**Exercise task**
Find the lines below that contain the string "from". Copy each one.
>> Start
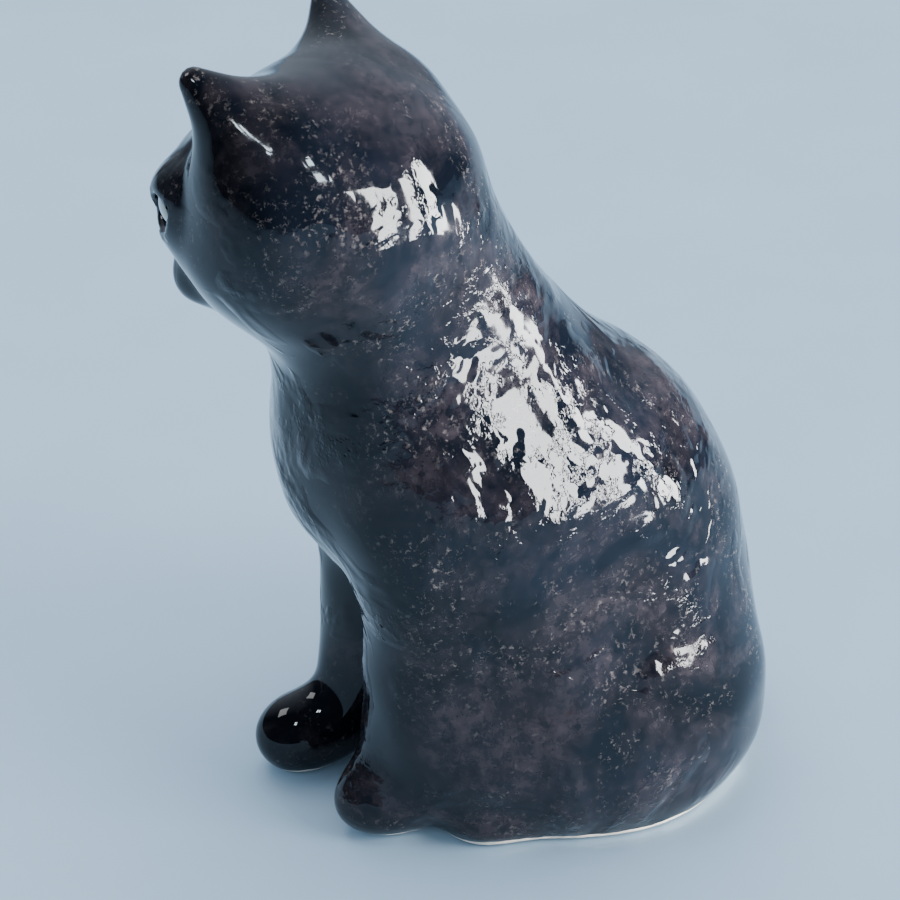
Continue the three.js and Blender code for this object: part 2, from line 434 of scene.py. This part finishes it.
class Nodes:
    """Short names for adding and linking a material's nodes. Positions are read in metres on the piece."""

    def __init__(self, name):
        self.material = bpy.data.materials.new(name)
        self.material.use_nodes = True
        self.tree = self.material.node_tree
        self.shader = self.tree.nodes["Principled BSDF"]
        self.place = self.tree.nodes.new("ShaderNodeTexCoord").outputs["Object"]

    def add(self, kind, **inputs):
        node = self.tree.nodes.new(kind)
        for key, value in inputs.items():
            if isinstance(value, bpy.types.NodeSocket):
                self.tree.links.new(value, node.inputs[key])
            else:
                node.inputs[key].default_value = value
        return node

    def noise(self, size_mm, detail=4.0, roughness=0.55, distortion=0.0):
        """Noise whose blotches are about size_mm across."""
        return self.add(
            "ShaderNodeTexNoise", Vector=self.place, Scale=1 / (size_mm * MM), Detail=detail,
            Roughness=roughness, Distortion=distortion).outputs["Fac"]

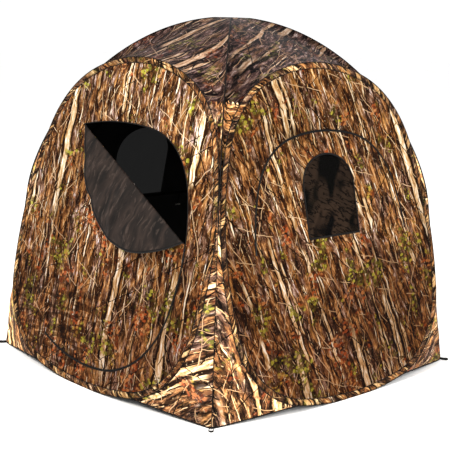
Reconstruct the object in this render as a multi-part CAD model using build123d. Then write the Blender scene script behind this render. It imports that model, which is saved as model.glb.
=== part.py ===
from build123d import *
import math
import os

os.makedirs("parts", exist_ok=True)

# Pop up ground blind: four spring-steel hoops, each holding one fabric wall, sewn together
# at the corners, with corner gussets below and a four-gore roof above. Millimetres, +Z up,
# origin on the ground under the apex. The door wall faces -Y.

# ---- driving dimensions -------------------------------------------------------------
FOOT_HALF = 750.0            # ground corner to centre line, along X and along Y
WALL_FOOT = 846.0            # hoop plane to centre line, at ground level
WALL_LEAN = 0.225            # inward lean of each wall, mm per mm of height
APEX_Z = 1605.0              # top of the roof
FABRIC = 1.2                 # coated polyester as modelled
MESH_T = 0.8

HOOP_FOOT = 11.15            # hoop centre line above the ground, along the wall
HOOP_ARCS = [(1700.0, 11.0), (402.0, 71.0), (1500.0, 28.5), (465.0, 46.0)]
BAND_RADIAL = 1.6            # flat spring-steel band
BAND_WIDTH = 5.5
FERRULE_LENGTH = 60.0        # crimped joint of the band's two ends
SLEEVE_HALF = 11.0           # sleeve, half its width along the wall
SLEEVE_THICK = 4.0           # sleeve, half its thickness
SLEEVE_CLOTH = 0.6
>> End
**Reply to the exercise**
Continue the three.js and Blender code for this object: part 2, from line 434 of scene.py. This part finishes it.
from build123d import *